== DATA PROVIDED ==
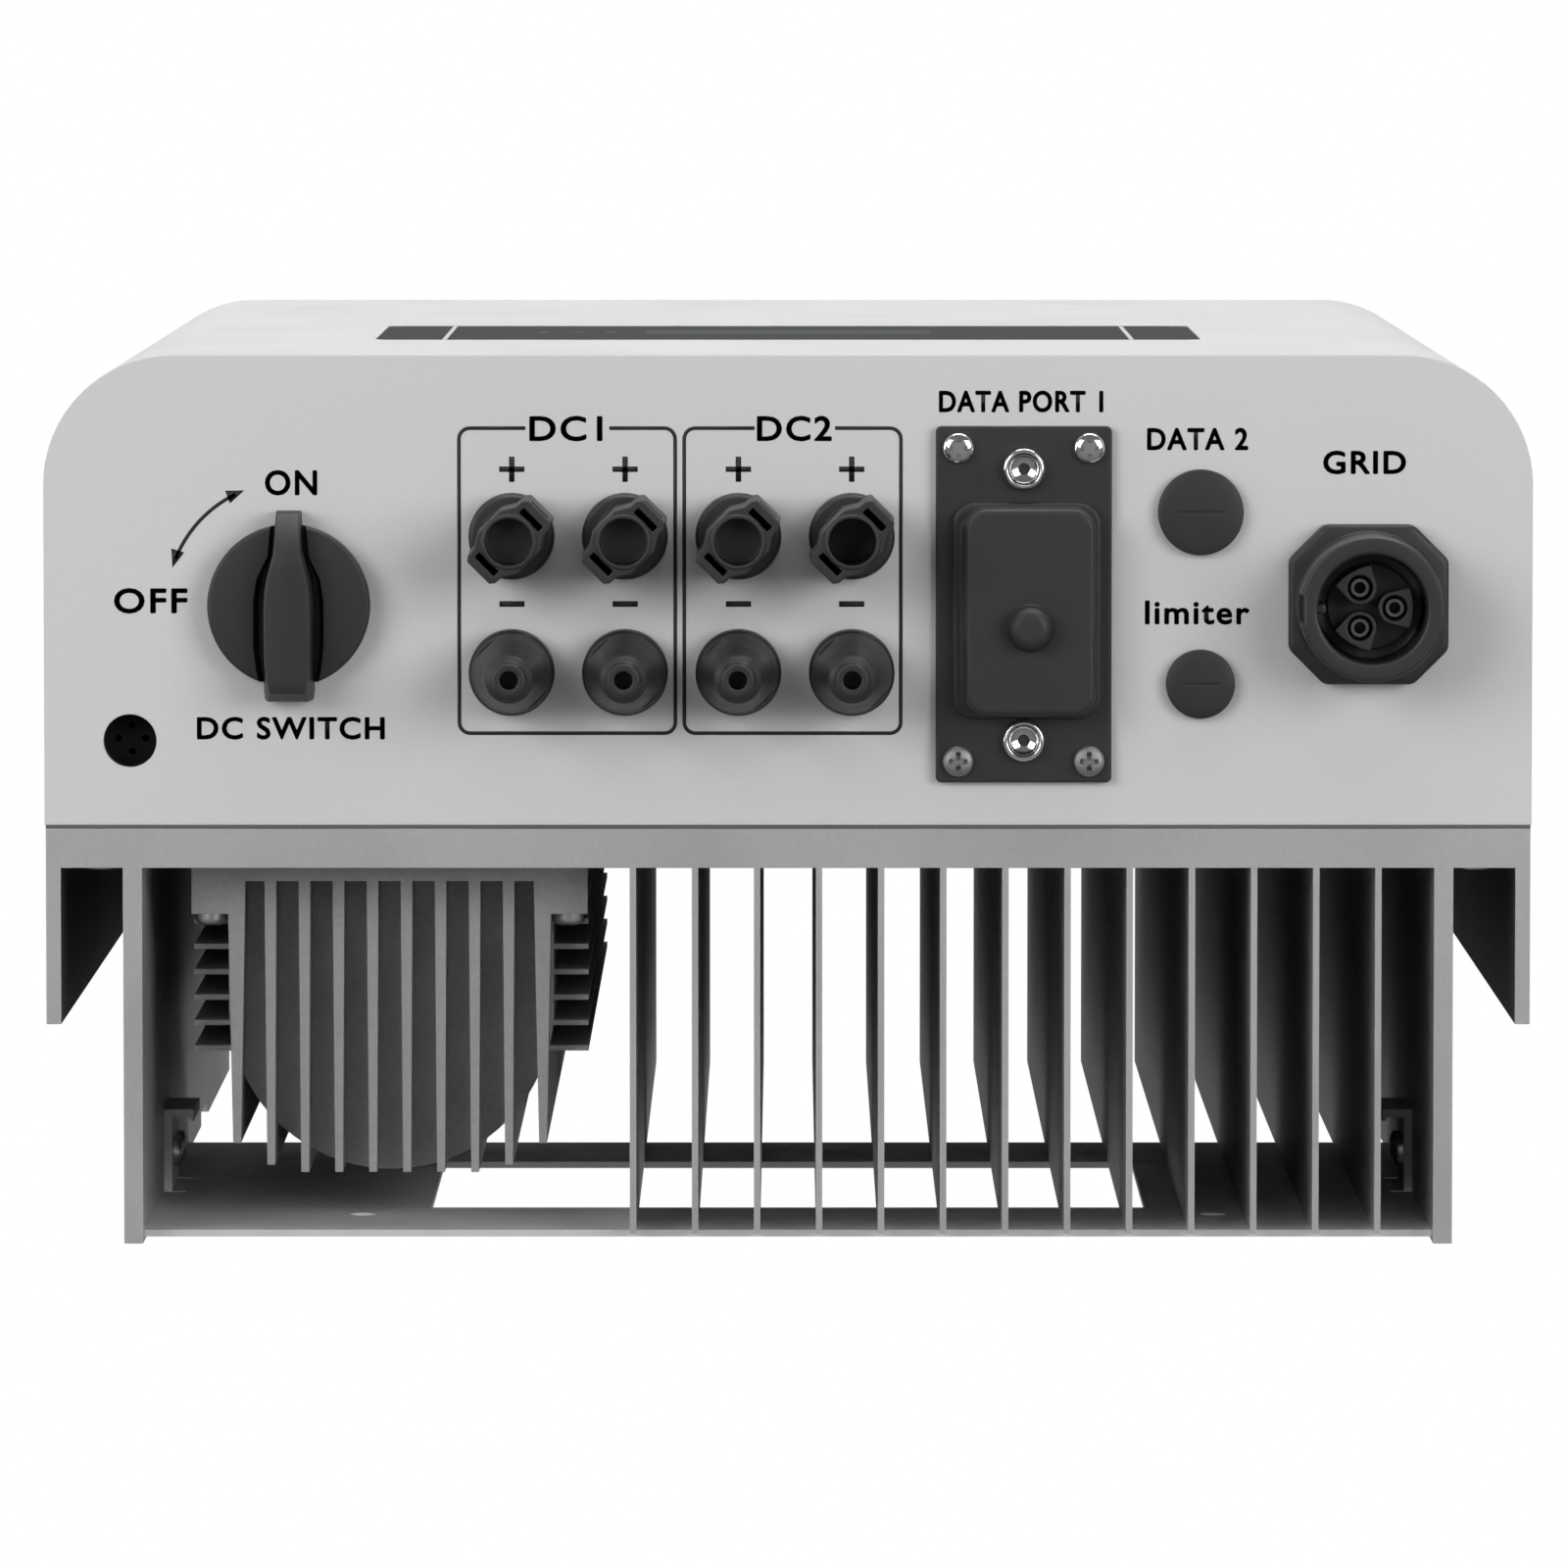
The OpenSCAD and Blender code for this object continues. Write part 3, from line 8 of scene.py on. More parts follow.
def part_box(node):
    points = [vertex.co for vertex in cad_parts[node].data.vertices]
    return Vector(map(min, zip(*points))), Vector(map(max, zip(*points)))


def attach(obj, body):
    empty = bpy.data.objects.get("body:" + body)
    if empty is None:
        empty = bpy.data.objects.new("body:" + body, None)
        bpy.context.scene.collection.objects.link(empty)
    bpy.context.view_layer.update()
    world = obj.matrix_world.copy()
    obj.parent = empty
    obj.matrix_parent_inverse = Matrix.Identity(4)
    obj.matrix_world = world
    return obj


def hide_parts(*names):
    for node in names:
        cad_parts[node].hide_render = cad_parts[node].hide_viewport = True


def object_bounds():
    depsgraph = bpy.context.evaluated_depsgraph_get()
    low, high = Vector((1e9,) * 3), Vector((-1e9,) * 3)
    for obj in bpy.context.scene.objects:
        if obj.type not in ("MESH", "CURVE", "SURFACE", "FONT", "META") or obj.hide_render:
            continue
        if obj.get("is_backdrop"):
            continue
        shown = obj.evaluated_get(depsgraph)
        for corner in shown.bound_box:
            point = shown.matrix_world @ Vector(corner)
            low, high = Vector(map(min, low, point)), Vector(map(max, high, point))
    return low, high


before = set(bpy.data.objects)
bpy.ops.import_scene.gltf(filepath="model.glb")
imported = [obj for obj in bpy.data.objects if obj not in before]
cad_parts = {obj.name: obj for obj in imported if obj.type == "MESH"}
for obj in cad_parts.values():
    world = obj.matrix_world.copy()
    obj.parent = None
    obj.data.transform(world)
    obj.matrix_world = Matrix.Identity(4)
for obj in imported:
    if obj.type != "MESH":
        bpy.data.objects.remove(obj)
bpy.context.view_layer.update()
scene = bpy.context.scene
mm = 0.001


# ---------------------------------------------------------------- camera and studio
# The inverter hangs on a wall, and the camera looks almost straight up at its connector end
# from a little in front of the cover. The studio is white, with a pale floor far below.

front_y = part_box("front_cover")[0].y
panel_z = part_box("bottom_panel")[0].z
lens_mm = 273.2
camera_drop = 2.634
camera_ahead = 0.0912
aim_depth = 0.0951

camera = bpy.data.objects.new("camera", bpy.data.cameras.new("camera"))
scene.collection.objects.link(camera)
scene.camera = camera
camera.data.lens = lens_mm
camera.data.sensor_width = 36
camera.data.clip_start = 0.05
camera.data.clip_end = 60
camera.location = (0, front_y - camera_ahead, panel_z - camera_drop)
aim = Vector((-0.9 * mm, front_y + aim_depth, panel_z))
look = (aim - camera.location).normalized()
up = Vector((1, 0, 0)).cross(look).normalized()
across = look.cross(up)
camera.rotation_euler = Matrix((across, up, -look)).transposed().to_euler()

scene.view_settings.view_transform = "Standard"
scene.view_settings.look = "None"


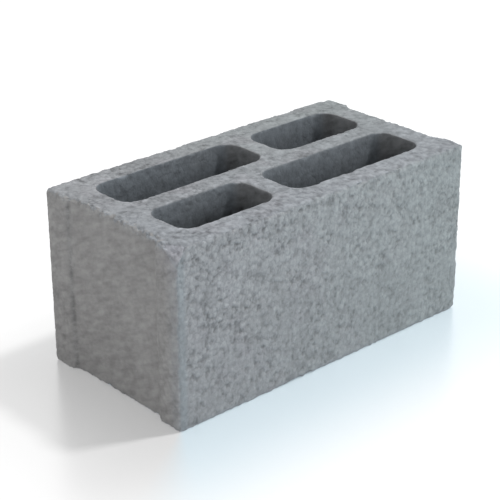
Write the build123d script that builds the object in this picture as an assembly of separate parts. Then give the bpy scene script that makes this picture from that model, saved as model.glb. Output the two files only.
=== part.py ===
from build123d import *

import os

# Hollow concrete block, pressed in one mould as one piece. All sizes are in millimetres.
# X runs along the length, Y across the width and Z up. The origin is the middle of the underside.

# Overall size
block_length = 390.0
block_width = 200.0
block_height = 190.0

# Walls and webs round the cores, as they measure on the top face
end_shell = 34.0
face_shell = 27.5
centre_web = 25.0
cross_web = 24.0

# The four cores: in each row a long one and a short one share the length
long_core = 180.0
core_corner_radius = 17.0
core_lean = 2.0  # how far each core wall leans in between the top face and the underside

# The shallow upright recess in each end, between two flanges
flange_width = 30.0
recess_depth = 5.0
recess_slope = 7.0  # how far across the width the recess's sloping side runs
recess_easing = 4.0  # radius where that side meets the flange and the recess's floor

# Edges
corner_radius = 3.0  # the four upright corners
top_edge_radius = 2.5  # the outer edge of the top face

# What follows from the sizes above
half_length = block_length / 2
half_width = block_width / 2
core_width = half_width - face_shell - centre_web / 2
short_core = block_length - 2 * end_shell - cross_web - long_core
core_row_offset = (centre_web + core_width) / 2
long_core_middle = end_shell + long_core / 2 - half_length
short_core_middle = half_length - end_shell - short_core / 2


def plan_outline():
    # Corners of one end from -Y to +Y, each with the radius that rounds it
    mouth = half_width - flange_width
    floor = mouth - recess_slope
    inset = half_length - recess_depth
    end_corners = [
        ((half_length, -half_width), corner_radius),
        ((half_length, -mouth), recess_easing),
        ((inset, -floor), recess_easing),
        ((inset, floor), recess_easing),
        ((half_length, mouth), recess_easing),
        ((half_length, half_width), corner_radius),
    ]
    points = [point for point, radius in end_corners]
    other_end = [(-x, -y) for x, y in points]
    radii = [radius for point, radius in end_corners]
    return make_face(FilletPolyline(points + other_end, radius=radii + radii, close=True))


def tapered_core(length, middle):
    # A core of the row on the +Y side: widest at the top face, with its corners rounded all the way down
    top = RectangleRounded(length, core_width, core_corner_radius)
    bottom = RectangleRounded(
        length - 2 * core_lean, core_width - 2 * core_lean, core_corner_radius - core_lean
    )
    place = Pos(middle, core_row_offset, 0)
    return loft([place * bottom, place * Pos(0, 0, block_height) * top])


def all_cores():
    # The second row is the first turned half round, so long cores lie beside short ones
    row = [tapered_core(long_core, long_core_middle), tapered_core(short_core, short_core_middle)]
    return row + [Rot(0, 0, 180) * core for core in row]


def concrete_block():
    blank = extrude(plan_outline(), amount=block_height)
    top_edges = blank.faces().sort_by(Axis.Z)[-1].outer_wire().edges()
    block = fillet(top_edges, top_edge_radius)
    return block - all_cores()


os.makedirs("parts", exist_ok=True)
export_step(concrete_block(), "parts/concrete_block.step")
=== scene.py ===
import math
import bmesh
import bpy
from mathutils import Matrix, Vector


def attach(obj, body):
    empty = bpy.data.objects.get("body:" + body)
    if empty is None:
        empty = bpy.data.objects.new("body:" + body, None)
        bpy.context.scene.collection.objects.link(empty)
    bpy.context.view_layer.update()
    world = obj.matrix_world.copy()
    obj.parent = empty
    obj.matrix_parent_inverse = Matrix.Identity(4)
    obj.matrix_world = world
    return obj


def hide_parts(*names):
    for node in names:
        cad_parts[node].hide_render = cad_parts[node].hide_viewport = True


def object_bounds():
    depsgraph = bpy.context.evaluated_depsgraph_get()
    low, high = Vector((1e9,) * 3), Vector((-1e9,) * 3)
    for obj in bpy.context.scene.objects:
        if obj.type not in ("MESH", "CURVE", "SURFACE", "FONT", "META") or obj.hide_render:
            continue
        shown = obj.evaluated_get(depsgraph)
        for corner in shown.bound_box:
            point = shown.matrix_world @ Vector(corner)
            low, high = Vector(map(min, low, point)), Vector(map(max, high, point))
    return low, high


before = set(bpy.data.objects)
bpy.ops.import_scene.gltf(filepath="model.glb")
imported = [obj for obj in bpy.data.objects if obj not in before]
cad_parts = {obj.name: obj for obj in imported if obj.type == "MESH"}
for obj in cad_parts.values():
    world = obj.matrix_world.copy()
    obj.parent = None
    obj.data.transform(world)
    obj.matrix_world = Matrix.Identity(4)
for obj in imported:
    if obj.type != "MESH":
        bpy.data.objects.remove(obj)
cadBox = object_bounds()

blockNode = "concrete_block"
mm = 0.001
white = (1.0, 1.0, 1.0, 1.0)
(lowX, lowY, lowZ), (highX, highY, highZ) = cadBox
nearLeftCorner = (lowX, lowY, highZ)  # of the top


# Node tree helpers


def wire(tree, value, socket):
    # A socket is linked, anything else becomes the input's own value
    if isinstance(value, bpy.types.NodeSocket):
        tree.links.new(value, socket)
    else:
        socket.default_value = value


def openInput(node, name):
    # Several sockets can share a name, and only one of them is in use
    return next(s for s in node.inputs if s.name == name and s.enabled)


def openOutput(node, name=None):
    return next(s for s in node.outputs if s.enabled and name in (None, s.name))


def put(tree, kind, inputs=None, **settings):
    # Places a node and fills its inputs, given by name or by number
    node = tree.nodes.new(kind)
    for name, value in settings.items():
        setattr(node, name, value)
    for name, value in (inputs or {}).items():
        wire(tree, value, node.inputs[name] if isinstance(name, int) else openInput(node, name))
    return node


def maths(tree, operation, *values, clamp=False):
    node = put(tree, "ShaderNodeMath", operation=operation, use_clamp=clamp)
    for socket, value in zip(node.inputs, values):
        wire(tree, value, socket)
    return node.outputs[0]


def vectorMaths(tree, operation, *values, scale=None):
    node = put(tree, "ShaderNodeVectorMath", operation=operation)
    for socket, value in zip(node.inputs, values):
        wire(tree, value, socket)
    if scale is not None:
        wire(tree, scale, openInput(node, "Scale"))
    return openOutput(node)


def split(tree, vector):
    return put(tree, "ShaderNodeSeparateXYZ", {"Vector": vector}).outputs


def join(tree, **parts):
    return put(tree, "ShaderNodeCombineXYZ", parts).outputs[0]


def total(tree, *parts):
    result = parts[0]
    for part in parts[1:]:
        result = maths(tree, "ADD", result, part)
    return result


def product(tree, *parts):
    result = parts[0]
    for part in parts[1:]:
        result = maths(tree, "MULTIPLY", result, part)
    return result


def without(tree, share):
    # What a share leaves of the whole
    return maths(tree, "SUBTRACT", 1.0, share)


def centred(tree, value, strength):
    # A field from nought to one becomes one about nought, as wide as its strength
    return maths(tree, "MULTIPLY", maths(tree, "SUBTRACT", value, 0.5), strength)


def remap(tree, value, low, high, toLow=0.0, toHigh=1.0):
    # A soft step between low and high
    names = {"Value": value, "From Min": low, "From Max": high, "To Min": toLow, "To Max": toHigh}
    return openOutput(put(tree, "ShaderNodeMapRange", names, interpolation_type="SMOOTHSTEP"))


def ease(tree, share, atNone, atFull):
    # The same, from one value to another as a share grows from nought to one
    return remap(tree, share, 0.0, 1.0, atNone, atFull)


noiseKinds = {  # detail, which adds ever finer noise, and how strong that is
    "smooth": (1.0, 0.5),
    "soft": (2.0, 0.5),
    "busy": (3.0, 0.5),
    "rugged": (3.0, 0.6),
    "torn": (3.0, 0.7),
    "craggy": (4.0, 0.7),
}


def noise(tree, vector, size, kind="soft", colour=False):
    # Noise whose features are about size metres across
    detail, rough = noiseKinds[kind]
    scale = maths(tree, "DIVIDE", 1.0, size)
    inputs = {"Vector": vector, "Scale": scale, "Detail": detail, "Roughness": rough}
    node = put(tree, "ShaderNodeTexNoise", inputs)
    return node.outputs["Color"] if colour else node.outputs[0]


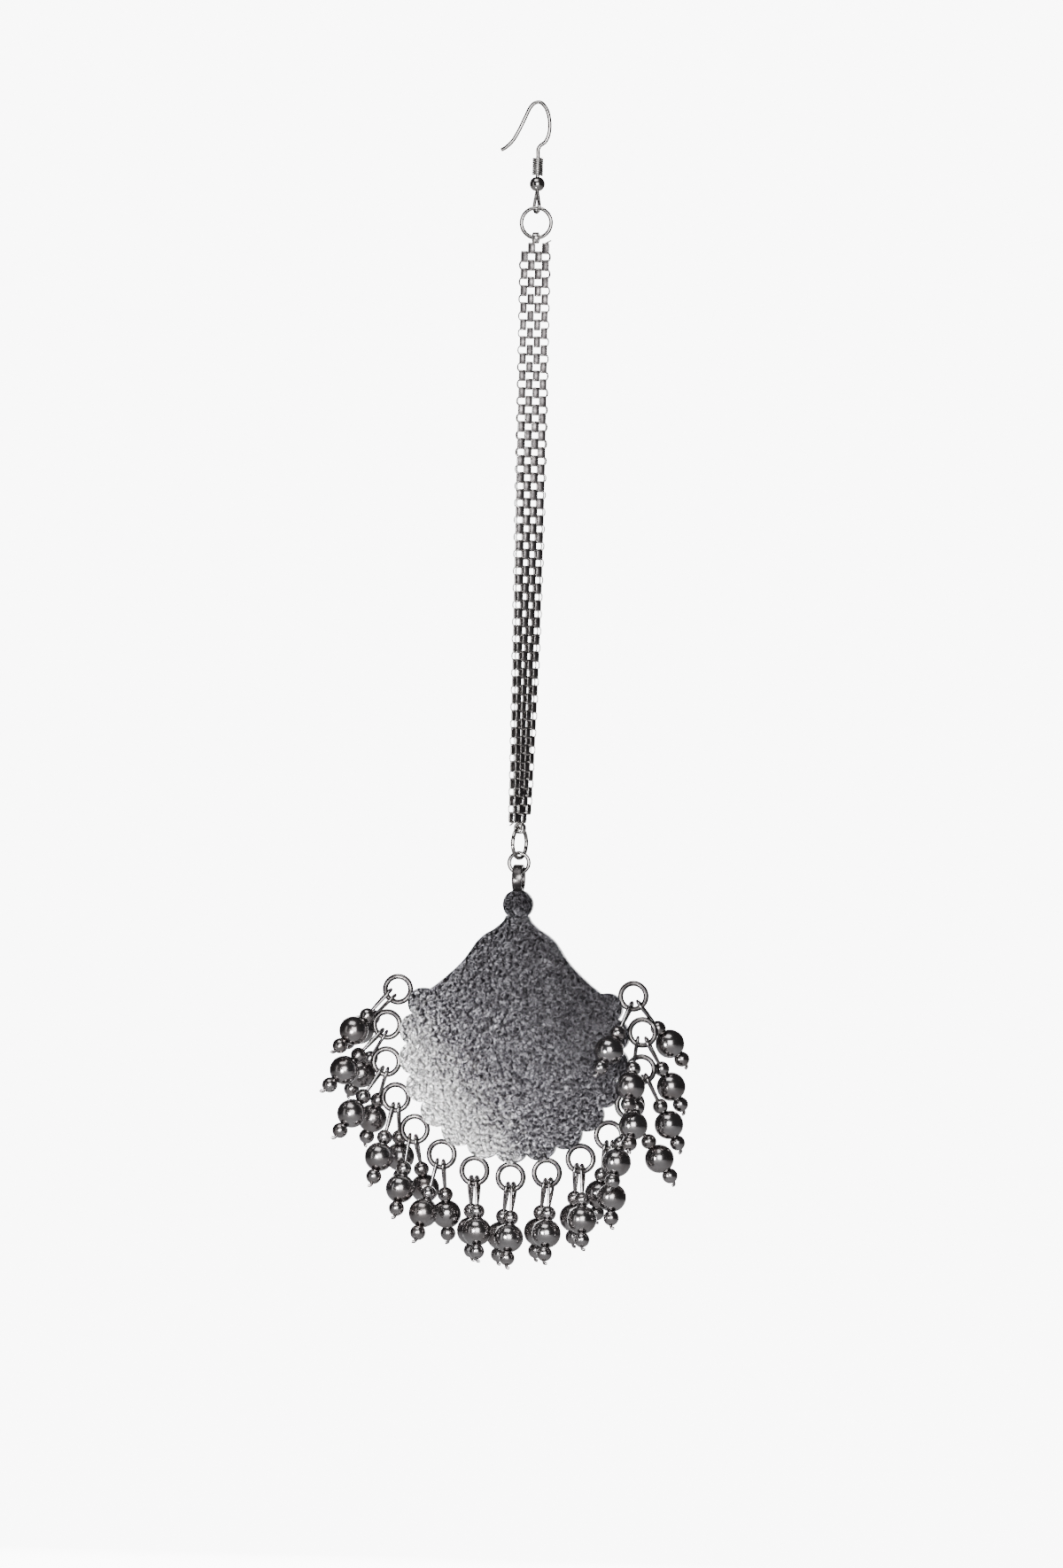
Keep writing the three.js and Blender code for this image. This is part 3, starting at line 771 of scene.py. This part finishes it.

== WRITTEN REQUEST ==
Return nothing but the lines running from the line with "Write the build123d" through the line with "cross_web = 24.0", exactly as they appear.

== EXERCISE SOLUTION ==
Write the build123d script that builds the object in this picture as an assembly of separate parts. Then give the bpy scene script that makes this picture from that model, saved as model.glb. Output the two files only.
=== part.py ===
from build123d import *

import os

# Hollow concrete block, pressed in one mould as one piece. All sizes are in millimetres.
# X runs along the length, Y across the width and Z up. The origin is the middle of the underside.

# Overall size
block_length = 390.0
block_width = 200.0
block_height = 190.0

# Walls and webs round the cores, as they measure on the top face
end_shell = 34.0
face_shell = 27.5
centre_web = 25.0
cross_web = 24.0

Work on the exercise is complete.